Gov. Ron DeSantis of Florida, Mr. Trump’s closest competitor in the still-early Republican primary race, promised on Monday “to clean house” at “weaponized federal agencies,” which he said had “manufactured a false conspiracy theory.”

“Heads need to roll,” another competitor, former Gov. Nikki Haley of South Carolina, said.

Mr. Trump had termed the Russia investigation “the crime of the century,” and with no one doing time for that crime, the Durham report could still prove to be Exhibit A in how the American right seems to be living in its own universe — and how Mr. Trump still dictates the parameters of that separate reality.

On his Truth Social website, Mr. Trump said the special prosecutor had concluded that “the FBI should never have launched the Trump-Russia Probe!” In fact, Mr. Durham said he agreed that the F.B.I. should have opened a preliminary investigation.
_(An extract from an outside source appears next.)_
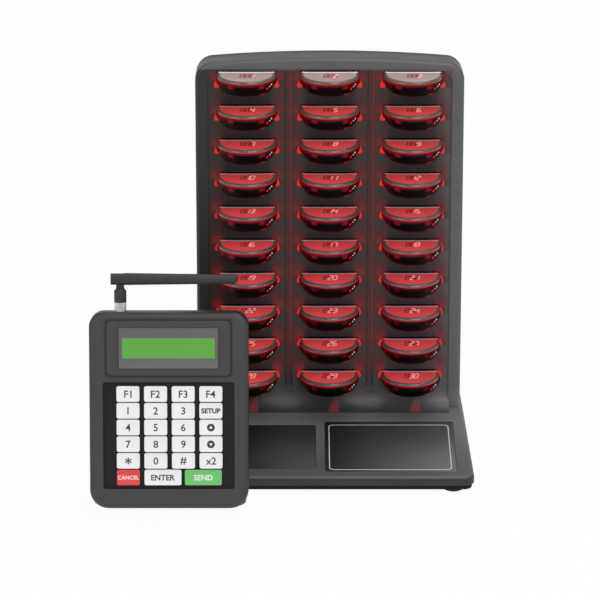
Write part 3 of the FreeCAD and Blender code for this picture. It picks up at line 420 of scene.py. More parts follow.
@dataclass(frozen=True)
class LitPanel(Finish):
    """The tower's plastic, with painted red light from the pagers and painted shade."""

    def dress(self, paint: Paint) -> None:
        """Paints the pagers' red light beside each slot, between the columns and along the grooves, and
        painted shade on the plastic.

        Args:
            paint: The material's graph, shader and colour.
        """
        at = PanelPlace(paint)
        red_spill, edge, line = self.red_spill(at), self.edge(at), self.line(at)
        # Painted red glow round the ends of each slot.
        painted_halo = at.rise * at.beside.step(39.0, 29.5) * at.beside.step(23.0, 28.0) * at.fall.step(0.55, 1.0)
        field = at.inside * at.up.step(26.0, 60.0) * at.aside.step(121.0, 104.0)
        bare = edge.apply("MAXIMUM", line * 0.8).shade(1.0)
        plastic = paint.scaled(paint.color, self.tone(at) * bare * field.shade(0.35))
        # The painted red light also reddens the base colour.
        filtered = (red_spill * 1.5).apply("MINIMUM", 1.0)
        paint.base(paint.layered(plastic, (filtered, (0.012, 0.003, 0.004))))
        paint.glow(
            BLACK,
            (red_spill * at.lip.shade(0.7), (0.046, 0.002, 0.004)),
            (self.wedge(at) * 0.75, (0.13, 0.004, 0.009)),
            (painted_halo, (0.13, 0.005, 0.008)),
            (line * 0.85, (0.19, 0.001, 0.004)),
            (edge, (0.66, 0.006, 0.005)),
        )

    def tone(self, at: PanelPlace) -> Signal:
        """Painted light and shade on the plastic: darker at the left, painted shadow under the pagers,
        painted shade in the grooves and along their lips, a painted highlight on the top rim and lighter on
        the cove.

        Args:
            at: The place on the face.

        Returns:
            A factor for its colour.
        """
        # Painted light: darker at the left, lighter at the right, with a painted highlight on the top rim and
        # lighter on the cove.
        painted_side_light = at.across.step(25.0, 124.0) * 0.72 + (at.across.step(-134.0, -40.0) * 0.58 + 0.17)
        painted_rim_highlight = at.up.step(at.field_top + 0.2, at.field_top + 3.0) * 1.55
        tone = at.up.step(26.0, 10.0) * 0.55 + painted_side_light.apply("MAXIMUM", painted_rim_highlight)
        # Painted shadow under the pagers, deeper towards the top, and painted shade in the grooves and on
        # their lips.
        under = at.rows * at.beside.step(31.0, 21.0) * (at.up.step(60.0, 330.0) * 0.50 + 0.25)
        sunk = at.inside * at.groove.step(3.5, 2.9) * at.up.step(22.0, 26.0)
        return tone * under.shade(1.0) * sunk.shade(0.40) * at.lip.shade(0.88)

    def red_spill(self, at: PanelPlace) -> Signal:
        """The soft painted red light between the columns, strongest towards each slot's level.

        Args:
            at: The place on the face.

        Returns:
            Its amount.
        """
        lit = at.rise.apply("MAXIMUM", at.ledge * 0.9)
        uneven = at.graph.noise(60.0) * 0.5 + 0.75
        return (at.inside * at.beside.step(19.0, 33.0) * (lit * 0.65 + 0.35) * uneven
                * at.aside.step(108.0, 121.0).shade(0.65) * at.up.step(26.0, 50.0))

    def edge(self, at: PanelPlace) -> Signal:
        """Painted red light on the lips at both ends of each slot, which bulges halfway down."""
        widening = at.fall * -12.0 + at.beside
        narrowing = at.fall * 16.0 + at.beside
        return at.ledge * widening.step(31.2, 30.4) * narrowing.step(35.6, 34.8) * at.beside.step(26.5, 28.5)

    def line(self, at: PanelPlace) -> Signal:
        """A thin line of painted red light at the right of each groove."""
        along = (at.across - (HALF_COLUMN + 2.6)).apply("PINGPONG", HALF_COLUMN).step(0.8, 0.4)
        return along * at.inside * at.up.step(24.0, 90.0) * at.aside.step(60.0, 55.0)

    def wedge(self, at: PanelPlace) -> Signal:
        """The slanted patch of light on the cove under each column.

        Args:
            at: The place on the face.

        Returns:
            Its amount.
        """
        foot, size = 21.7, 17.0
        height = (at.graph.split(at.graph.object_place())[2] - foot * MM) * (1 / (size * MM))
        offset = (at.across - 5.0).apply("WRAP", HALF_COLUMN, -HALF_COLUMN)
        slant = height * -11.0 + offset
        return (slant.step(-8.0, -5.0) * offset.step(6.0, 4.6) * height.step(0.95, 0.0)
                * height.step(0.0, 0.06) * at.aside.step(121.0, 118.0))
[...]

“I, and much more importantly, the American public have been victims of this long-running and treasonous charade started by the Democrats — started by Comey,” Mr. Trump told Fox News Digital. “There must be a heavy price to pay for putting our country through this.”

Repeated fund-raising emails from Mr. Trump were headlined “I WAS FRAMED.”

The conservative website The Federalist picked up the cudgel, attacking The New York Times’s initial coverage of contacts between Russian intelligence officials and associates of Mr. Trump, reporting that earned The Times a Pulitzer Prize.

And on Twitter, Mr. Trump’s most reliable allies in Congress framed the final report as explosive and groundbreaking, the opposite conclusion of mainstream media outlets. Mr. Durham may have pursued no major prosecutions, but Republicans demanded them.

“Democrats attempted a coup against President Trump with their ‘Russia Russia Russia’ hoax,” wrote Ms. Greene, Republican of Georgia.

Representative Lauren Boebert, Republican of Colorado, urged her supporters to “get active” and “fight to make things better.”

“Let this be your wake-up call: they’re trying to take our country away from us,” she wrote on Twitter.

Others who piled on included Representative Elise Stefanik of New York, the House Republican Conference chairwoman; the commentator Ben Shapiro; and Representative Matt Gaetz, Republican of Florida. Conservative media outlets such as The New York Post and Breitbart weighed in, implicating Ms. Clinton, President Biden, former President Barack Obama and a vast cast of Democrats in what Breitbart called the “collusion hoax.”

“Shut down the F.B.I.,” said the entrepreneur and Republican candidate Vivek Ramaswamy, who has made castigation of the “administrative state” central to his campaign.